Lately I haven’t posted anything, even though every day seems to have a blog-worthy topic.
To be succinct, I’ve felt I’ve said all that needs to be said in a fundamental sense on any issue I see in the news.
At a certain point, a person’s part of the conversation has reached its end.
Perhaps I’m being pessimistic, but I don’t see libertarianism as an ideological faction having any significant influence or effect on the national discourse or discussion. Not that it doesn’t have relevance as a philosophy, but because its adherents generally speaking see it as a movement when it can’t and won’t, for reasons I’ve explained before.
Jeff Deists’ recent interview on Tom Woods’ podcast regarding the future of the “libertarian” label seems to vindicate my assertion.
The belief that one should leave each other alone is insufficient for a collective identity of any kind. The fight over the libertarian “label” and “thick” v. “thin” libertarianism would have been avoided had proper separation occurred.
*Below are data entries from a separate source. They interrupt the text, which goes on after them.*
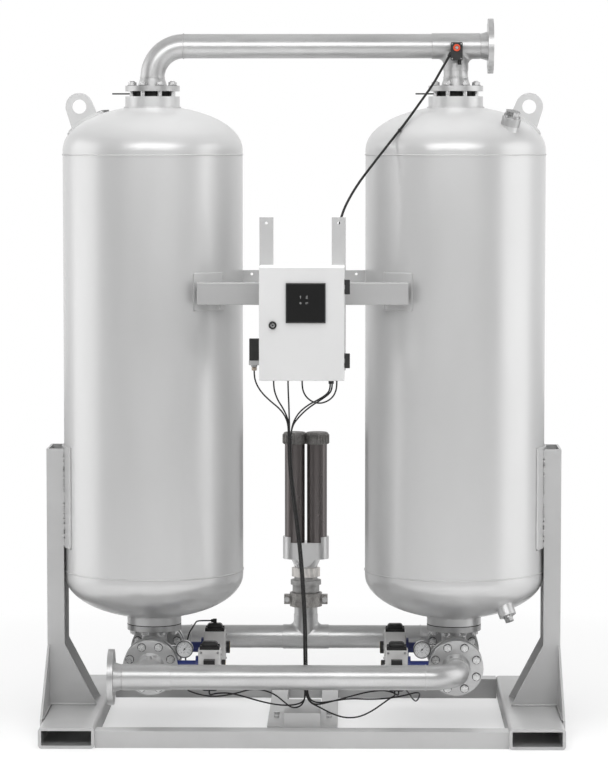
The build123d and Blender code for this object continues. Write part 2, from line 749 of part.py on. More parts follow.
def support_post():
    """The right post: a folded channel with two gussets, its web spread into fins over the side tube."""
    web = POST_OUTER_X - POST_SHEET
    half = POST_WIDTH / 2
    reach = SHELL_RADIUS + PAD_THICKNESS + SEAT_GAP
    inner_x = TOWER_X + math.sqrt(reach**2 - (half - POST_SHEET) ** 2)
    outline = [
        (web, TUBE_HEIGHT),
        (web, POST_TOP),
        (inner_x, POST_TOP),
        (inner_x, GUSSET_TOP),
        (GUSSET_FOOT_X, TUBE_HEIGHT),
    ]
    side = make_face(Polyline(*outline, close=True))
    post = extrude(Plane(origin=(0, -half, 0), x_dir=(1, 0, 0), z_dir=(0, -1, 0)) * side, -POST_SHEET)
    post += extrude(Plane(origin=(0, half, 0), x_dir=(1, 0, 0), z_dir=(0, -1, 0)) * side, POST_SHEET)
    low = TUBE_HEIGHT - WEB_LAP
    spread = [
        (-half, POST_TOP),
        (-half, GUSSET_TOP),
        (-FIN_FOOT_Y, TUBE_HEIGHT),
        (-FIN_FOOT_Y, low),
        (FIN_FOOT_Y, low),
        (FIN_FOOT_Y, TUBE_HEIGHT),
        (half, GUSSET_TOP),
        (half, POST_TOP),
    ]
    sheet = make_face(Polyline(*spread, close=True))
    post += extrude(Plane(origin=(web, 0, 0), x_dir=(0, 1, 0), z_dir=(1, 0, 0)) * sheet, POST_SHEET)
    for edge_y, out in ((-half, -1), (half, 1)):
        bead = make_face(
            Polyline(
                (edge_y, TUBE_HEIGHT),
                (edge_y + out * WELD_LEG, TUBE_HEIGHT),
                (edge_y, TUBE_HEIGHT + WELD_LEG),
                close=True,
            )
        )
        plane = Plane(origin=(GUSSET_FOOT_X + WELD_LEG, 0, 0), x_dir=(0, 1, 0), z_dir=(1, 0, 0))
        post += extrude(plane * bead, web - GUSSET_FOOT_X - WELD_LEG)
    return post


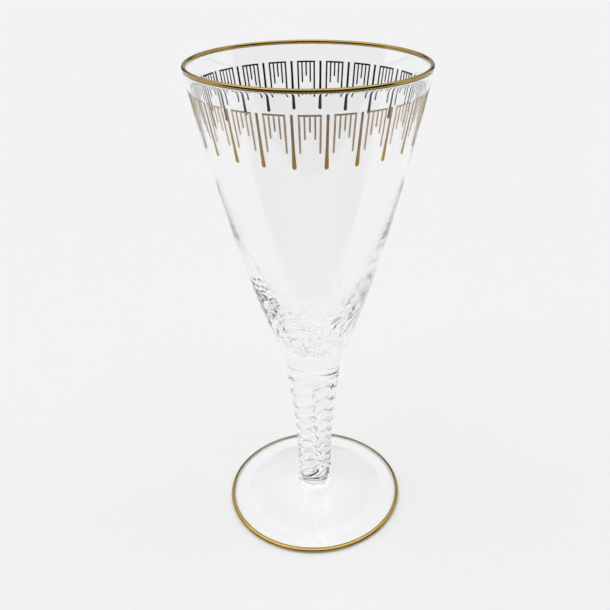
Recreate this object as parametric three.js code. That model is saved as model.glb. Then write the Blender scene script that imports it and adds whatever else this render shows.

Further, partnerships, alliances, and other limited working relationships are possible only when there is a mutual goal. It is self-evident that the various factions within the “liberty movement” have mutually exclusive visions of the world they want to live in and, correspondingly, the political stances they will take. If you want to create a new man, you’re not going to get along with a traditional man.
Some other quick thoughts on the problem.
- Libertarians insist on dialectic when the political realm is a game of persuasion and rhetoric. Trump’s “MAGA” slogan was a textbook example of effective political rhetoric. Study effective meme-generators like Vox Day who writes: Remember, the most effective rhetoric communicates truth without necessarily being literally truthful in the details. It persuades through emotion, not reason, which is why it cannot be analyzed in the same way as a logical syllogism.
- There’s also a lot of preaching to the choir. Mocking the American flag as a “skycloth” and “statists” gets you lulzlzlz from fellow libertarians, but persuades nobody. If you’re not trying to change someone’s mind and just want to puff up your own chest, just cough up to it.
- The persistent conflation of “nation” with “country” – as though nations couldn’t and wouldn’t exist without the state – and the examination of political situations from a hyper-individualistic perspective. It’s why much libertarian analysis on cultural and social disputes is way off.
- Obsessing over “ideological purity” when attempting to rectify real-life political problems. No plan no matter how perfect ever survives first contact. If you’re a hipster libertarian just trying to be ironic about it, at least be honest.
- Vague or unrealistic goals. I was once guilty of thinking otherwise, but government is not going away. Making its abolition your goal is as Utopian as trying to abolish poverty. As RamzPaul once pointed out, they don’t have a coherent plan on how they achieve their “stateless society” and, consequently, how to maintain it against those who favor government. The fact that you have the right to something means nothing if you can’t protect that right from someone stronger than you. So set limited, tangible and realistic objectives that can be measured. For example, stop worrying about whether people call themselves libertarians. Names and labels don’t matter as much as actual ideas and beliefs.
- Living vicariously through politics as individuals – libertarians should strive to live as free as possible to pursue personal ambitions, but they should strive for them irrespective of what or who is governing them. Making politics an idee fixe or waiting for the political situation to change before pursuing personal goals is a recipe for misery, and we all know what misery loves.
Perhaps I have other thoughts, but I’m too preoccupied living the productive life of a free man, a life I intend to live no matter what happens around me.